What you should do:
Take the data below and repeat it exactly.

CAD and scene scripts
========

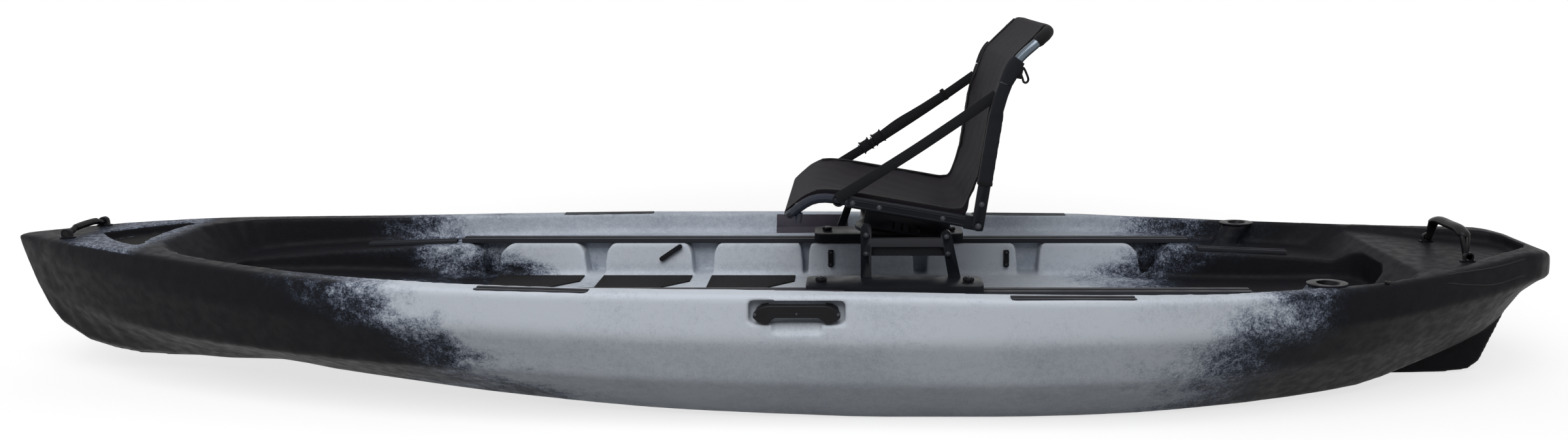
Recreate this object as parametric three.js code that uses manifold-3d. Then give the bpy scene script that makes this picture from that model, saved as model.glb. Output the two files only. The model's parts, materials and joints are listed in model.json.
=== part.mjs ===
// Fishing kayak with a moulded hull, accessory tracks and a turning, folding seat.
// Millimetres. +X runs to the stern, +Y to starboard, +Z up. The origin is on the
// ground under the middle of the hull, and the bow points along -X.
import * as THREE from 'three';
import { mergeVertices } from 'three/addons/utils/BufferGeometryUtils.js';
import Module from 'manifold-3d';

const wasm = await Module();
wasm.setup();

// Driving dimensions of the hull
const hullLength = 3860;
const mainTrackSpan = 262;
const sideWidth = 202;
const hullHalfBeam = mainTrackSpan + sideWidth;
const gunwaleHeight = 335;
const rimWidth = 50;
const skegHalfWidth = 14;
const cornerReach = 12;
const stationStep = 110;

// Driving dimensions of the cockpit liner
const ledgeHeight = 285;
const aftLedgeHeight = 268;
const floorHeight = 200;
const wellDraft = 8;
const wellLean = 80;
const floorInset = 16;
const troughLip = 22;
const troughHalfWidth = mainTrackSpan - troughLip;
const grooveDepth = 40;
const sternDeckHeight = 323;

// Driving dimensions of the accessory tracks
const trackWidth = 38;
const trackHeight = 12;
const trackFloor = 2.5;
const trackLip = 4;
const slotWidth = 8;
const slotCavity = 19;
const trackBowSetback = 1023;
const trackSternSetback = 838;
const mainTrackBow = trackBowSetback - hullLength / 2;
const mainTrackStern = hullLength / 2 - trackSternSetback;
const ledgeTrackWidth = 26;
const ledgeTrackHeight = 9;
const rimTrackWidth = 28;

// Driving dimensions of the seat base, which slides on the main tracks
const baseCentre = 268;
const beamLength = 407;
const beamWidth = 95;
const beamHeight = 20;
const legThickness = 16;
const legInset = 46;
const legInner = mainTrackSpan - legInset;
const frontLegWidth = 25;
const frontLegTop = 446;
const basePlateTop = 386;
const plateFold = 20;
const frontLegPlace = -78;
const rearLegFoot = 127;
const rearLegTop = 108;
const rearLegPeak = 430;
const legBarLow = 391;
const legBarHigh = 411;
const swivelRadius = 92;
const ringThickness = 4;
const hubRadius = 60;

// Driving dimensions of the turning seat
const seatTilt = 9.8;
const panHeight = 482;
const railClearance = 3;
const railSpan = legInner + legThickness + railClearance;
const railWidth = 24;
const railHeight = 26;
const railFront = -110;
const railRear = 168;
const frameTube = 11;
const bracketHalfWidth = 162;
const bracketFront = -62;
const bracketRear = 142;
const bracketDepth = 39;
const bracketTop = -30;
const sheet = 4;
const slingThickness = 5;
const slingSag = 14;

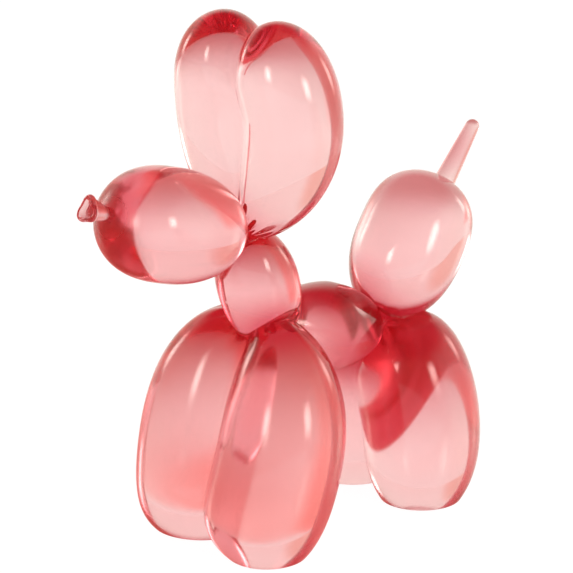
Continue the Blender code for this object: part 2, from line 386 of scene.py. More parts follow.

========

Answer to the task:
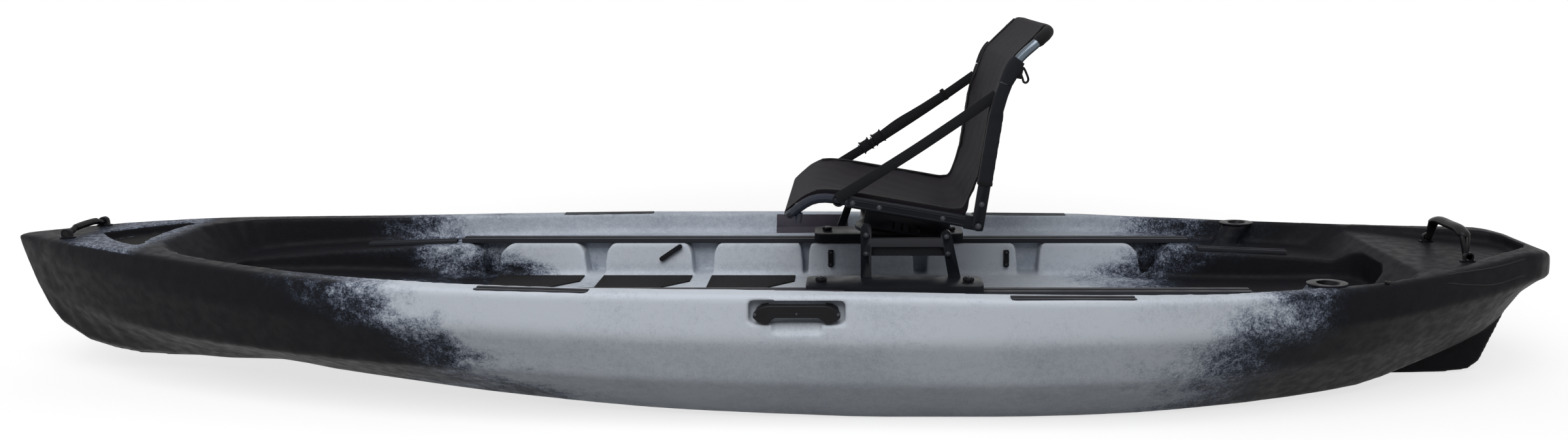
Recreate this object as parametric three.js code that uses manifold-3d. Then give the bpy scene script that makes this picture from that model, saved as model.glb. Output the two files only. The model's parts, materials and joints are listed in model.json.
=== part.mjs ===
// Fishing kayak with a moulded hull, accessory tracks and a turning, folding seat.
// Millimetres. +X runs to the stern, +Y to starboard, +Z up. The origin is on the
// ground under the middle of the hull, and the bow points along -X.
import * as THREE from 'three';
import { mergeVertices } from 'three/addons/utils/BufferGeometryUtils.js';
import Module from 'manifold-3d';

const wasm = await Module();
wasm.setup();

// Driving dimensions of the hull
const hullLength = 3860;
const mainTrackSpan = 262;
const sideWidth = 202;
const hullHalfBeam = mainTrackSpan + sideWidth;
const gunwaleHeight = 335;
const rimWidth = 50;
const skegHalfWidth = 14;
const cornerReach = 12;
const stationStep = 110;

// Driving dimensions of the cockpit liner
const ledgeHeight = 285;
const aftLedgeHeight = 268;
const floorHeight = 200;
const wellDraft = 8;
const wellLean = 80;
const floorInset = 16;
const troughLip = 22;
const troughHalfWidth = mainTrackSpan - troughLip;
const grooveDepth = 40;
const sternDeckHeight = 323;

// Driving dimensions of the accessory tracks
const trackWidth = 38;
const trackHeight = 12;
const trackFloor = 2.5;
const trackLip = 4;
const slotWidth = 8;
const slotCavity = 19;
const trackBowSetback = 1023;
const trackSternSetback = 838;
const mainTrackBow = trackBowSetback - hullLength / 2;
const mainTrackStern = hullLength / 2 - trackSternSetback;
const ledgeTrackWidth = 26;
const ledgeTrackHeight = 9;
const rimTrackWidth = 28;

// Driving dimensions of the seat base, which slides on the main tracks
const baseCentre = 268;
const beamLength = 407;
const beamWidth = 95;
const beamHeight = 20;
const legThickness = 16;
const legInset = 46;
const legInner = mainTrackSpan - legInset;
const frontLegWidth = 25;
const frontLegTop = 446;
const basePlateTop = 386;
const plateFold = 20;
const frontLegPlace = -78;
const rearLegFoot = 127;
const rearLegTop = 108;
const rearLegPeak = 430;
const legBarLow = 391;
const legBarHigh = 411;
const swivelRadius = 92;
const ringThickness = 4;
const hubRadius = 60;

// Driving dimensions of the turning seat
const seatTilt = 9.8;
const panHeight = 482;
const railClearance = 3;
const railSpan = legInner + legThickness + railClearance;
const railWidth = 24;
const railHeight = 26;
const railFront = -110;
const railRear = 168;
const frameTube = 11;
const bracketHalfWidth = 162;
const bracketFront = -62;
const bracketRear = 142;
const bracketDepth = 39;
const bracketTop = -30;
const sheet = 4;
const slingThickness = 5;
const slingSag = 14;

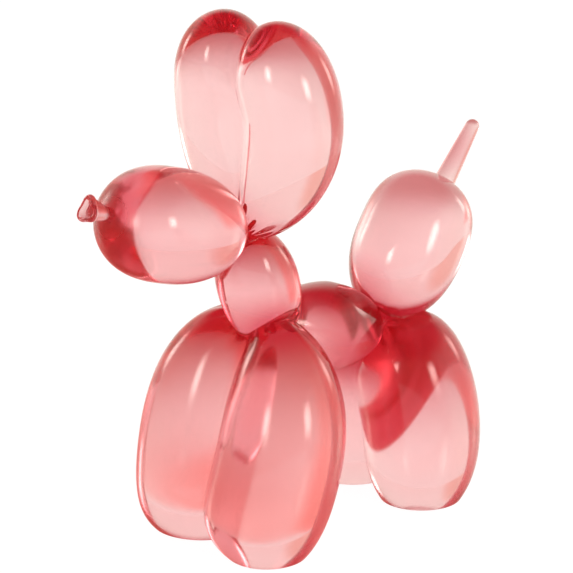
Continue the Blender code for this object: part 2, from line 386 of scene.py. More parts follow.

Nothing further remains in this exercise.